What you need to do: Pick out each line containing the string "after".

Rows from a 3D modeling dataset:
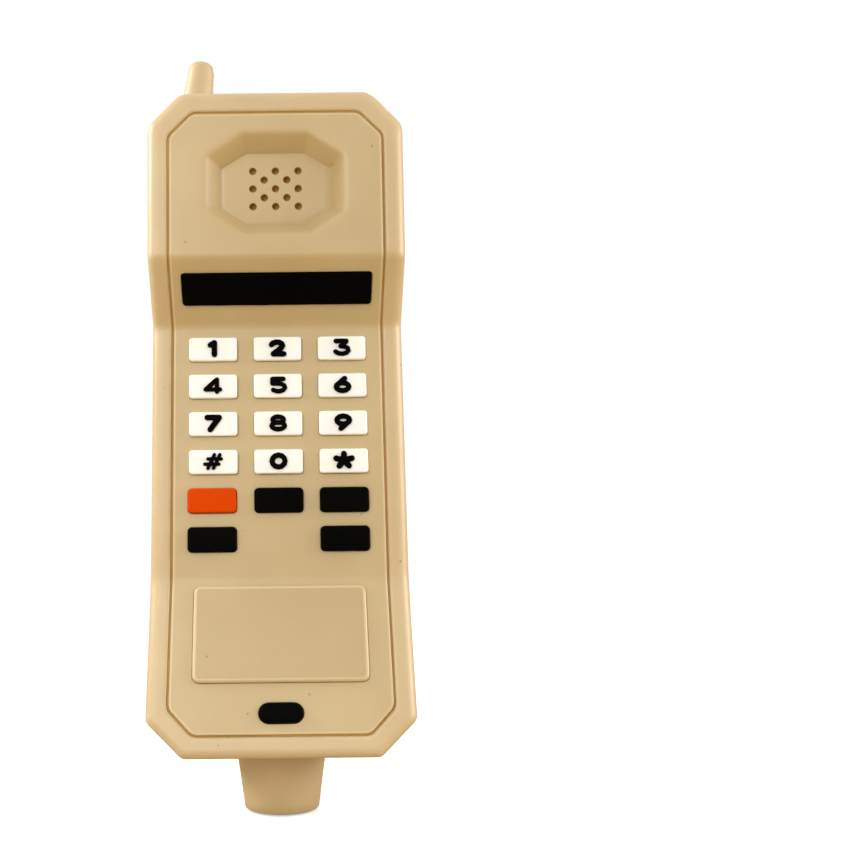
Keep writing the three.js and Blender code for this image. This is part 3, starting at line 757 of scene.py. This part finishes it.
def hole_rings(parts, x, z):
    """One small blind hole in the dish floor. Returns its mouth."""
    profile = [(HOLE_RADIUS + 0.14, 0.0)]
    profile += [(HOLE_RADIUS + inset, drop) for inset, drop in quarter_turn(0.1, 3)]
    profile += [(HOLE_RADIUS - 0.03, HOLE_DEPTH)]
    rings = []
    for radius, drop in profile:
        flat = [Vector((x + p.x, z + p.y)) for p in circle(radius, 20)]
        rings.append(parts.ring([front_point(p.x, p.y, DISH_DEPTH + drop) for p in flat], flat))
    parts.chain(rings[:3])
    # The hole's walls and floor take the second material, painted shade.
    parts.chain(rings[2:], 1)
    parts.cap(rings[-1], 1)
    return rings[0]


def dish_rings(parts):
    """The earpiece dish with its holes. Returns its rim."""
    rim, floor = dish_corners(DISH_RIM), dish_corners(DISH_FLOOR)
    counts = side_counts(rim, 0.9)
    rings = []
    for share, depth, radius in dish_profile():
        flat = rounded_loop(blend_corners(rim, floor, share), radius, 6, counts)
        rings.append(parts.ring([front_point(p.x, p.y, depth) for p in flat], flat))
    parts.chain(rings)
    mouths = []
    for row in range(-2, 3):
        for column in (-1, 0, 1) if row % 2 == 0 else (-0.5, 0.5):
            mouths.append(hole_rings(parts, column * HOLE_PITCH_X, DISH_Z + row * HOLE_PITCH_Z / 2))
    columns = spread(-DISH_FLOOR[0] / 2, DISH_FLOOR[0] / 2, 0.9)
    rows = spread(DISH_Z - DISH_FLOOR[1] / 2, DISH_Z + DISH_FLOOR[1] / 2, 0.9)
    parts.fill([rings[-1], *mouths], columns, rows, lambda x, z: front_point(x, z, DISH_DEPTH))
    return rings[0]


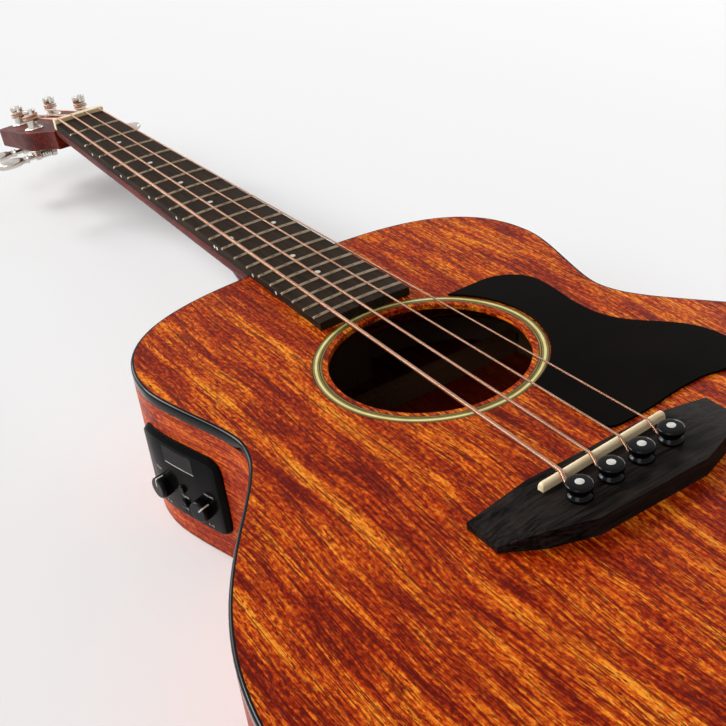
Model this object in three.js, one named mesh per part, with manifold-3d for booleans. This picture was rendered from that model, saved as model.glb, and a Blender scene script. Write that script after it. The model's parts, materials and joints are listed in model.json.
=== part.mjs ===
// Short-scale acoustic bass guitar with four strings and an on-board preamp.
// Millimetres. +X runs from the headstock to the tail, +Y to the treble side, +Z out of the top.
// The origin lies on the back's outer face, on the centre line, below the end of the nominal scale.

import * as THREE from "three";
import { mergeVertices } from "three/addons/utils/BufferGeometryUtils.js";
import Module from "manifold-3d";

const wasm = await Module();
wasm.setup();

// Clearance between pieces that touch, and how far a cutting tool runs past what it cuts
const fit_gap = 0.3;
const overrun = 1;

// Scale, fingerboard and frets
const scale_length = 597;
const fret_count = 20;
const joint_fret = 14;
const nut_width = 40.4;
const twelfth_fret_width = 52;
const board_thickness = 5.4;
const board_radius = 400;
const board_past_last_fret = 7.4;
const fret_height = 1;
const fret_width = 2.4;
const fret_root = 0.4;
const board_facets = 4;

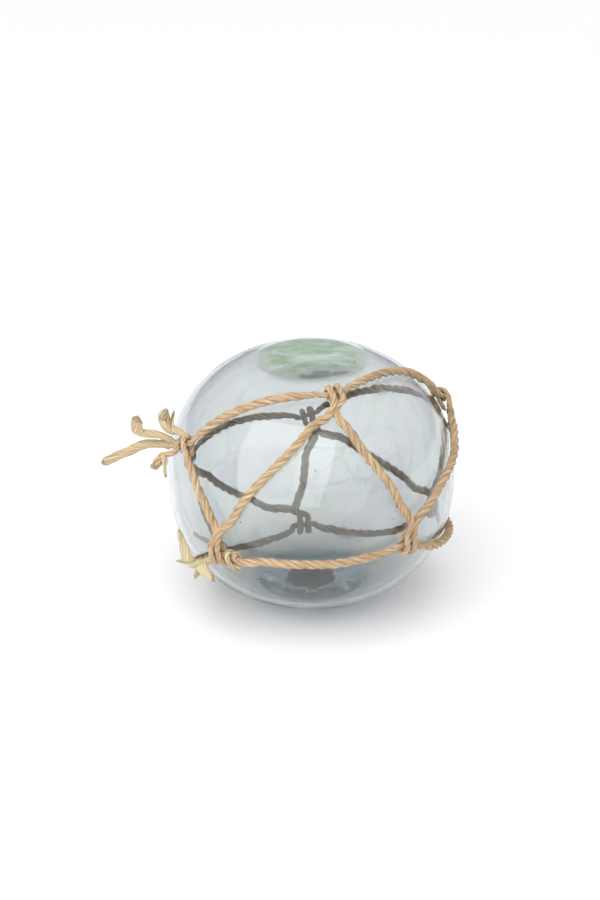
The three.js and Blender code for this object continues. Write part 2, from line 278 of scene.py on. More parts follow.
class Ring:
    """One of the two rings, with its spans and knots."""

    def __init__(self, ball, knots, other_ring, extra=0.0):
        self.ball = ball
        self.places = knots
        self.spans = [
            Span(ball, knot, knots[(i + 1) % len(knots)], knot[2]) for i, knot in enumerate(knots)]
        self.knots = [
            Knot(ball, self.spans[i - 1], span, other_ring) for i, span in enumerate(self.spans)]
        self.extra = extra

    def height(self, distance, extra):
        """The ring rises over the turns of the lacing that pass under it."""
        ball = self.ball
        down = np.clip((distance / ball.lay - RING_FLAT - extra) / RING_DOWN, 0, 1)
        return ball.on_glass + ball.lay * (1 + math.cos(math.pi * down)) / 2

    def at(self, i, distance):
        """The ring's rope at a distance after its knot i, or before it where that is negative."""
        span = self.spans[i - 1] if distance < 0 else self.spans[i]
        part = distance / span.length + (1 if distance < 0 else 0)
        extra = self.extra if i == 0 and distance > 0 else 0
        height = self.height(abs(distance), extra)
        if abs(distance) < RING_STRAIGHT * self.ball.lay:
            return self.knots[i].point((distance, 0, height))
        return self.ball.above(span.at(part), np.float64(height))

    def route(self):
        ball, points = self.ball, []
        for i, span in enumerate(self.spans):
            after = list(RING_NEAR)
            if i == 0 and self.extra:
                after.append(RING_NEAR[-1] + self.extra)
            following = (i + 1) % len(self.spans)
            free = span.between(after[-1] * ball.lay)[1:-1]
            points += [self.at(i, part * ball.lay) for part in after]
            points += [ball.above(span.at(part), np.float64(ball.on_glass)) for part in free]
            points += [self.at(following, -part * ball.lay) for part in RING_NEAR[:0:-1]]
        return np.array(points)

    def winding(self):
        """The end of the ring, wound once round the ring after its first knot."""
        ball, knot, points = self.ball, self.knots[0], []
        for step in range(-2, WINDING_STATIONS + 3):
            angle = math.radians(-90) + 2 * math.pi * step / WINDING_STATIONS
            inward = max(0, -step, step - WINDING_STATIONS)
            radius = ball.lay * (1, 0.75, 0.2)[inward]
            wound = min(max(step, 0), WINDING_STATIONS) / WINDING_STATIONS
            points.append(
                self.at(0, (WINDING_START + WINDING_ADVANCE * wound) * ball.lay)
                + knot.across * radius * math.cos(angle)
                + knot.out * radius * math.sin(angle))
        return np.array(points)


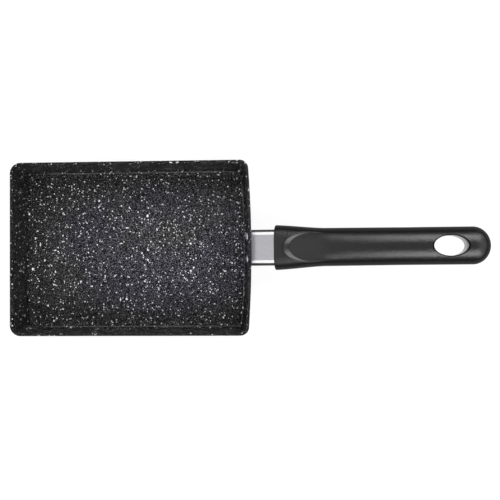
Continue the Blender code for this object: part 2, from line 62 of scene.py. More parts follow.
# Handle line
ATTACH_HEIGHT = 0.0210
HANDLE_RISE = math.radians(8.0)
SLEEVE_SHOWN = 0.0196
SLEEVE_HIDDEN = 0.0030
HANDLE_LENGTH = 0.1572
STRAIGHT_LENGTH = 0.0500
END_RISE = math.radians(1.5)
SPINE_STEP = 0.0001
FIT = 0.0003

# Sleeve
SLEEVE_WIDTH = 0.0267
SLEEVE_HEIGHT = 0.0165
SLEEVE_CORNER = 0.0038
SLEEVE_SHEET = 0.0007

# Handle form
FRONT_HALF_WIDTH = 0.0168
BAR_HALF_WIDTH = 0.0144
BAR_NARROWING = 0.0006
BAR_NARROWED_AT = 0.0950
COLLAR_LENGTH = 0.0360
BAR_TOP = 0.01018
BAR_BOTTOM = 0.0086
FRONT_BOTTOM = 0.0116
BELLY_LENGTH = 0.0620
END_CAP = 0.0130
END_LIFT_POWER = 0.8
FRONT_ROUNDING = 0.0005
FRONT_SQUARENESS = 2.8
BAR_SQUARENESS = 2.15
ROUND_FROM = 0.0600

# Thumb rest, deepest at its nose and running out along the bar
THUMB_CENTRE = 0.0283
THUMB_NOSE = 0.0170
THUMB_REACH = 0.0300
THUMB_HALF_WIDTH = 0.0102
THUMB_DEPTH = 0.0020
THUMB_RUN_OUT = 0.0375
THUMB_BLEND = 0.2
THUMB_SLOPE_NOSE = 0.0045
THUMB_SLOPE_SIDE = 0.0008
THUMB_SLOPE_POWER = 1.5
THUMB_LIP = 0.25

# Hang hole
HOLE_FROM_END = 0.0288
HOLE_HALF_LENGTH = 0.01225
HOLE_HALF_WIDTH = 0.0074
HOLE_EDGE = 0.0006
HOLE_LEAN = math.radians(5.0)

# Rivets, and the screw's counterbore, whose heights are measured square to the handle's line
RIVET_SPACING = 0.0166
RIVET_UP = 0.0015
RIVET_RADIUS = 0.0020
RIVET_HEAD_RADIUS = 0.0032
RIVET_HEAD_HEIGHT = 0.0013
RIVET_HEAD_EDGE = 0.0003
RIVET_DOME_POWER = 0.8
RIVET_TAIL_RADIUS = 0.0027
RIVET_TAIL = (0.0026, 0.0038)
RIVET_SEAM = 0.0001
SCREW_ALONG = 0.0345
COUNTERBORE_RADIUS = 0.0048
COUNTERBORE_CEILING = -0.0067
COUNTERBORE_FLARE = 0.0010
COUNTERBORE_FLARE_HEIGHTS = (-0.0106, -0.0118)
UNDER_GRIP = -0.020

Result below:
Model this object in three.js, one named mesh per part, with manifold-3d for booleans. This picture was rendered from that model, saved as model.glb, and a Blender scene script. Write that script after it. The model's parts, materials and joints are listed in model.json.
        """The ring's rope at a distance after its knot i, or before it where that is negative."""
            after = list(RING_NEAR)
                after.append(RING_NEAR[-1] + self.extra)
            free = span.between(after[-1] * ball.lay)[1:-1]
            points += [self.at(i, part * ball.lay) for part in after]
        """The end of the ring, wound once round the ring after its first knot."""